(begin)

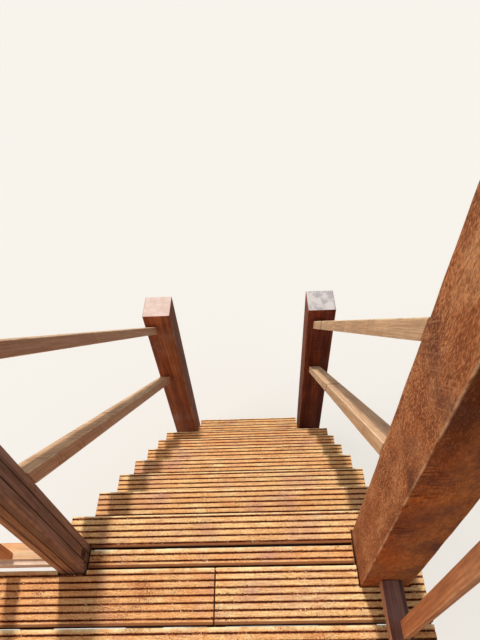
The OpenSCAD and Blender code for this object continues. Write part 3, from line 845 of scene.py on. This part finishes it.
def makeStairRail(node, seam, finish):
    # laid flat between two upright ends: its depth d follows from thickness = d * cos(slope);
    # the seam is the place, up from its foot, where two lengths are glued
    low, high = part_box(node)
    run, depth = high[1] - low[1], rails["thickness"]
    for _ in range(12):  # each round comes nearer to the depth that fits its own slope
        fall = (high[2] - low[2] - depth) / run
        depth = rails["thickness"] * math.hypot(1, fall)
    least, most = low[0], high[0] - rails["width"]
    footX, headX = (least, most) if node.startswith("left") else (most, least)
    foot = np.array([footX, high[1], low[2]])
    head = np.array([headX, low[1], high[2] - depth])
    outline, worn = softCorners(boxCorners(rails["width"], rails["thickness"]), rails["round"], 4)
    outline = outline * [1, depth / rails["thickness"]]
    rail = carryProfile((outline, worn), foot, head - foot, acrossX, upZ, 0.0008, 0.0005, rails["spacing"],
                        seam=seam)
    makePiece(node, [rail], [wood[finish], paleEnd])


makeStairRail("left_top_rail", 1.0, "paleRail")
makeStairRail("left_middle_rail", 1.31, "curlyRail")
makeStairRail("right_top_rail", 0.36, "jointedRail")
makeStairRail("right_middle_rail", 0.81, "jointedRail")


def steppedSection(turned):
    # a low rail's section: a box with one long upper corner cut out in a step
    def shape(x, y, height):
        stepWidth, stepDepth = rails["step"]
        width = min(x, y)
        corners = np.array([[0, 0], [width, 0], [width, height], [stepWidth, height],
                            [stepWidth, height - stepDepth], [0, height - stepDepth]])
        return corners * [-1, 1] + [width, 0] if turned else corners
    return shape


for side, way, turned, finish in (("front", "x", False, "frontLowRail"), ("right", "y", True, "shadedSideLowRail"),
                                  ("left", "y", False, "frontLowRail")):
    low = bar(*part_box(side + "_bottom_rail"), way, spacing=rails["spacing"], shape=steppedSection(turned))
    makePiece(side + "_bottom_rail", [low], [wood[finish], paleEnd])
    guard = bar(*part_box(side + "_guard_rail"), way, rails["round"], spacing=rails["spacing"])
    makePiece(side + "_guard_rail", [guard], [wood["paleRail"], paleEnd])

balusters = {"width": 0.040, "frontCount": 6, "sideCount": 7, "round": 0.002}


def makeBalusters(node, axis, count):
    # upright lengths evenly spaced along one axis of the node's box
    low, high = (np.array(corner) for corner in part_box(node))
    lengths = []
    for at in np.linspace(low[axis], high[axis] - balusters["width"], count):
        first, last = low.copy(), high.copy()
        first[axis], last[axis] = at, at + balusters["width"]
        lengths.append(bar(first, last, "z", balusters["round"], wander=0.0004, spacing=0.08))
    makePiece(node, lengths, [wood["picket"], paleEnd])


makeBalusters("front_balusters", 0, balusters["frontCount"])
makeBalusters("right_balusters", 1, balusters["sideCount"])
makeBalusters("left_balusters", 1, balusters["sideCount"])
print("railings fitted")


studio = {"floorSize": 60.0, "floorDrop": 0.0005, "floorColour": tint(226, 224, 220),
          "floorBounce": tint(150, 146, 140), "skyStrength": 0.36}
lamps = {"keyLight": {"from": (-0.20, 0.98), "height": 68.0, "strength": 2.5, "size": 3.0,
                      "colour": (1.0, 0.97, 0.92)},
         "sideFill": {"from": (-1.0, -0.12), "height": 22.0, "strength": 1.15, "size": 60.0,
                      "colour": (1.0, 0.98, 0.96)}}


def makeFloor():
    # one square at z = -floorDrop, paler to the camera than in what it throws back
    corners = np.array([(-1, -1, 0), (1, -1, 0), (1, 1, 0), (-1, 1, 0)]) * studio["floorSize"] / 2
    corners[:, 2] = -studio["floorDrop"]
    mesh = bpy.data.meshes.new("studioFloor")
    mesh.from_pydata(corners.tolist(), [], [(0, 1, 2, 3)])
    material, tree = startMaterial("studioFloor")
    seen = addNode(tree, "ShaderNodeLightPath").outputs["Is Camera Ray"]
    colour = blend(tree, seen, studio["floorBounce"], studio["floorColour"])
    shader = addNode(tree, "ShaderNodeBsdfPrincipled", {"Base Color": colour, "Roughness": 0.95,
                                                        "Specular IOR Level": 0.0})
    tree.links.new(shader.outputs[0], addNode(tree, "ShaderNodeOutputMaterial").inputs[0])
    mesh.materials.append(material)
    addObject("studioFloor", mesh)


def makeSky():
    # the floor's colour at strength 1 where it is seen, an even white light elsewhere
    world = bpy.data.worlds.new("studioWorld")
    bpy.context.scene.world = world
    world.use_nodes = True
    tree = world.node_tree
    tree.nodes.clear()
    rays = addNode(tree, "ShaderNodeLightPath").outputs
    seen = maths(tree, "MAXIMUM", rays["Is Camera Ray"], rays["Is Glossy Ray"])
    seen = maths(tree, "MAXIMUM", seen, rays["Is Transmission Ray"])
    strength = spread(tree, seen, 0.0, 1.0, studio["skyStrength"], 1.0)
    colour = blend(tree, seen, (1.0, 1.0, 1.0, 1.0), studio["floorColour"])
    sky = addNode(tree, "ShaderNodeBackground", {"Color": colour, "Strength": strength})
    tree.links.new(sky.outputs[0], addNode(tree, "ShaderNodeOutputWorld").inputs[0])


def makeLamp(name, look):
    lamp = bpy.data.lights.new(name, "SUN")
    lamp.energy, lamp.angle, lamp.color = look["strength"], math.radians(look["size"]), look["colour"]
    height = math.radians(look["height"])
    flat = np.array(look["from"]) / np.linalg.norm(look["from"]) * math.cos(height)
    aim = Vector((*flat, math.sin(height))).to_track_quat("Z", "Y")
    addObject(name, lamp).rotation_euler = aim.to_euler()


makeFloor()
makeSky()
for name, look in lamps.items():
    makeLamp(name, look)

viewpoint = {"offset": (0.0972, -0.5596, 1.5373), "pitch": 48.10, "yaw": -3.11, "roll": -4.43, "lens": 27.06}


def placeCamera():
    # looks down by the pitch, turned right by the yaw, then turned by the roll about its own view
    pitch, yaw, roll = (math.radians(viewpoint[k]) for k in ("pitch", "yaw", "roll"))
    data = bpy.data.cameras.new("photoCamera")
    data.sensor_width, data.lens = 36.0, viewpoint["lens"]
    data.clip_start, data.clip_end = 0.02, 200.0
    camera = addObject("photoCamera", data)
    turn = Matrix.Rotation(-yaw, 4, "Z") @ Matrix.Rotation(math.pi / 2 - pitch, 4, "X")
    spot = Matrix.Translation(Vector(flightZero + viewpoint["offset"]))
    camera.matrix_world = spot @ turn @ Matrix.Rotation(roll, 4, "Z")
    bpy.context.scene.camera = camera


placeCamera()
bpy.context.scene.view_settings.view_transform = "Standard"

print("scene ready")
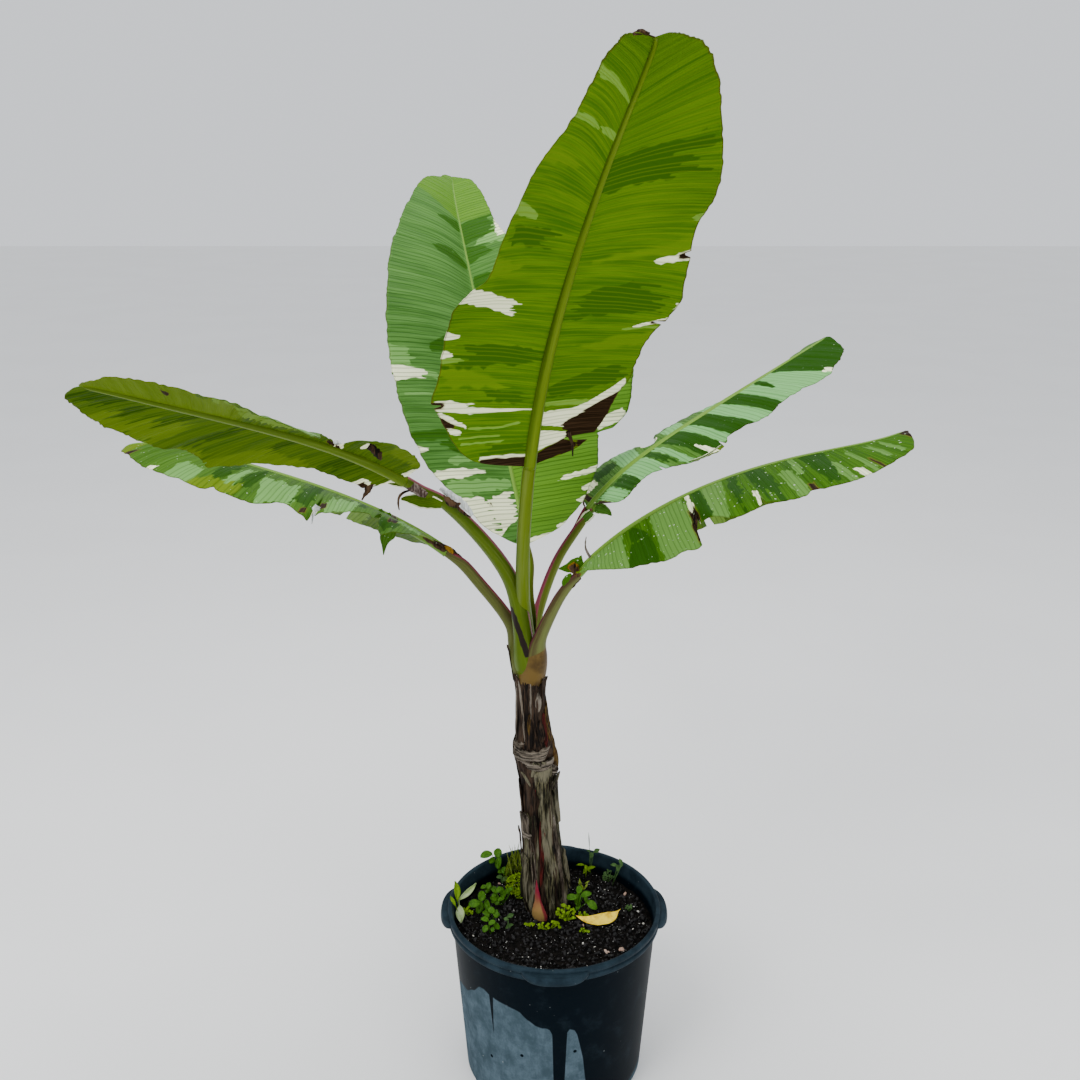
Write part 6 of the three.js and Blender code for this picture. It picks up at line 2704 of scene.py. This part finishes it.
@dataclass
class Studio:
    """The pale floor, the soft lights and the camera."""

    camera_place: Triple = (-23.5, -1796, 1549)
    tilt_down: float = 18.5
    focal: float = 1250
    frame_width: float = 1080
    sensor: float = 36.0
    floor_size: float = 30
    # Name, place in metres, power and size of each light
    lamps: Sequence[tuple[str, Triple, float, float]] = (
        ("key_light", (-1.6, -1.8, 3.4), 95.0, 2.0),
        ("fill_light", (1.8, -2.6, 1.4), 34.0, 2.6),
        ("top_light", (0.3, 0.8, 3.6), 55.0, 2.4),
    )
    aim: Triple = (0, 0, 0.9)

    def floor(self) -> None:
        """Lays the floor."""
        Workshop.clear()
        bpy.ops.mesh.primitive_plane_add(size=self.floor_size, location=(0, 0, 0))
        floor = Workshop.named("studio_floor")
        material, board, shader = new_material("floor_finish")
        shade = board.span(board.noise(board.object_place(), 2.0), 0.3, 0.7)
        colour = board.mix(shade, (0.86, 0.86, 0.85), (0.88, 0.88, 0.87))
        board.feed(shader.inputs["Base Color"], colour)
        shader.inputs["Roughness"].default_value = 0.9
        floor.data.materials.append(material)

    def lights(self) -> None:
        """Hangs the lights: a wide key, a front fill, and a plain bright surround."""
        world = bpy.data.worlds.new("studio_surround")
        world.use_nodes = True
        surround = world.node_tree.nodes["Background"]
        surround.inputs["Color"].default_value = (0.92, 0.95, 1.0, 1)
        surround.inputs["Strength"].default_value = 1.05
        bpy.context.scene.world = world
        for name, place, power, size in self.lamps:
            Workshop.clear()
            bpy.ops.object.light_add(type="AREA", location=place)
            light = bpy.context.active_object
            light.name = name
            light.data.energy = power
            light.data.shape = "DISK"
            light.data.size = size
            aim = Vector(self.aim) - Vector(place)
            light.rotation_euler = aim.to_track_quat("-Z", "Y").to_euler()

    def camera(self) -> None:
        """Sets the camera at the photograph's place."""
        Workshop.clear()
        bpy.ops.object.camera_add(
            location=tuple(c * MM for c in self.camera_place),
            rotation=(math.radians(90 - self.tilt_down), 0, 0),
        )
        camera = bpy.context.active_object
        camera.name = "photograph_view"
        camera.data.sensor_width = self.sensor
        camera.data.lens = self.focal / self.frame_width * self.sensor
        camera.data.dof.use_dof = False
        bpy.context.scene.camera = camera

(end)

*Task instructions*
Lines of the material that contain the word "This" are to be gathered.

*Problem solution*
The OpenSCAD and Blender code for this object continues. Write part 3, from line 845 of scene.py on. This part finishes it.
Write part 6 of the three.js and Blender code for this picture. It picks up at line 2704 of scene.py. This part finishes it.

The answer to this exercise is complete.